= Marthe Blackburn =

Canadian screenwriter

Marthe Blackburn, née Morisset (1916 – 1991) was a Canadian screenwriter from Quebec. A television writer for Radio-Canada and later a film writer for the National Film Board of Canada, she was most noted for her collaborations with director Anne Claire Poirier. Blackburn and Poirier were Genie Award nominees for Best Original Screenplay at the 1st Genie Awards in 1980 for A Scream from Silence (Mourir à tue-tête).

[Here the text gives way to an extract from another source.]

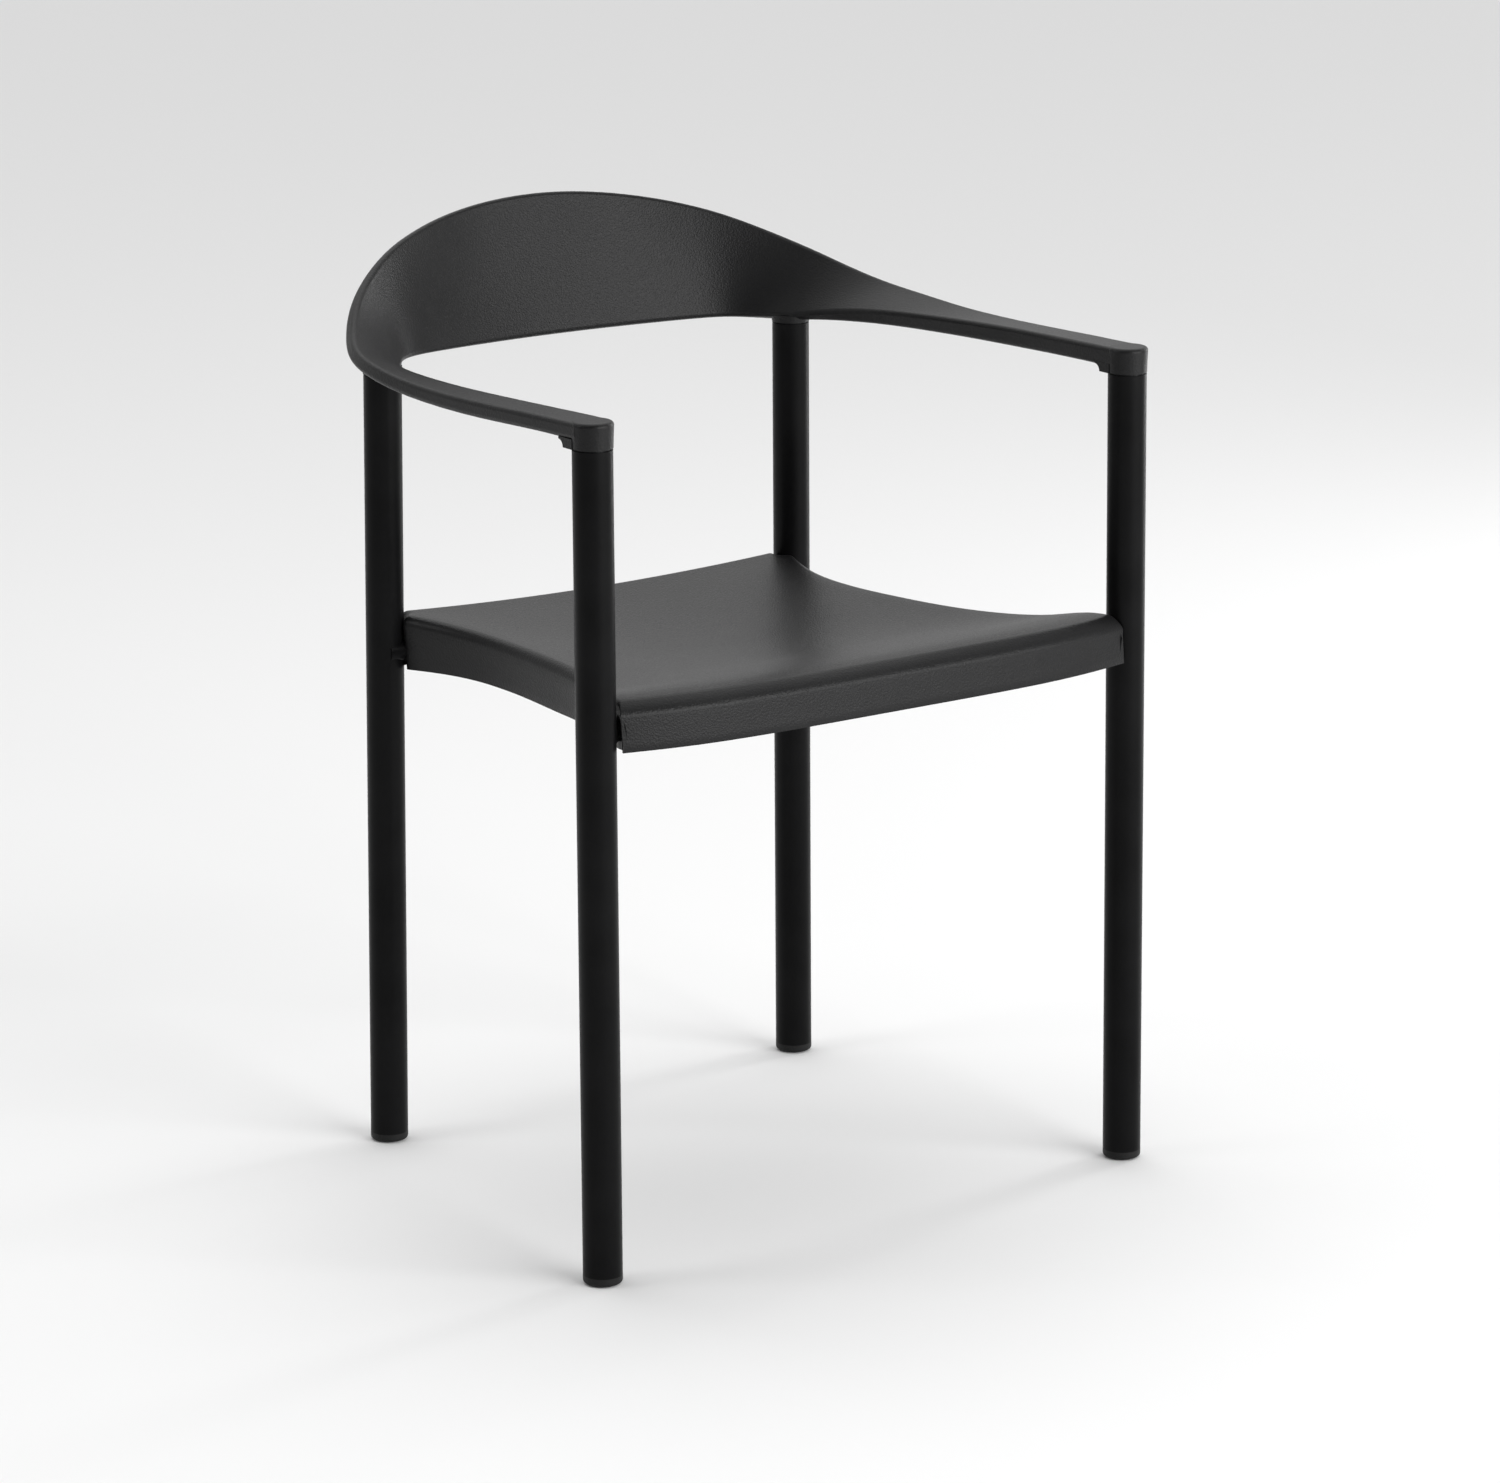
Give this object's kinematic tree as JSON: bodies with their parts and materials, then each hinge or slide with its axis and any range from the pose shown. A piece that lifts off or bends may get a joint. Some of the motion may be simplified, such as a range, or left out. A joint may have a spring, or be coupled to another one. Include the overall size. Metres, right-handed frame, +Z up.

She was the author of "Le retour de l’âge", a short theatrical piece which was part of the collaborative feminist theatre work La nef des sorcières alongside pieces by Luce Guilbeault, France Théoret, Odette Gagnon, Marie-Claire Blais, Pol Pelletier and Nicole Brossard. She was one of the co-directors of the documentary film À qui appartient ce gage?, and had a small acting role in the 1980 film Cordélia.

She was married to composer Maurice Blackburn, with whom she collaborated on the libretto for his opera Une mesure de silence, and was the mother of science fiction writer Esther Rochon.

==Filmography==
- Les filles du Roy (1974)
- Before the Time Comes (Le temps de l'avant) (1975)
- Shakti (1976)
- Dernier envol (1977)
- A Scream from Silence (Mourir à tue-tête) (1979)
- Azzel (1979)
- Dominga (1979)
- Beyond Forty (La Quarantaine) (1982)
- Firewords, Part 1: Louky Bersianik (1986)
- Firewords, Part 2: Jovette Marchessault (1986)
- Firewords, Part 3: Nicole Brossard (1986)
- Ah! Vous dirai-je, maman (1987)
- Salut Victor (1989)
- Dessine-moi une chanson (1991)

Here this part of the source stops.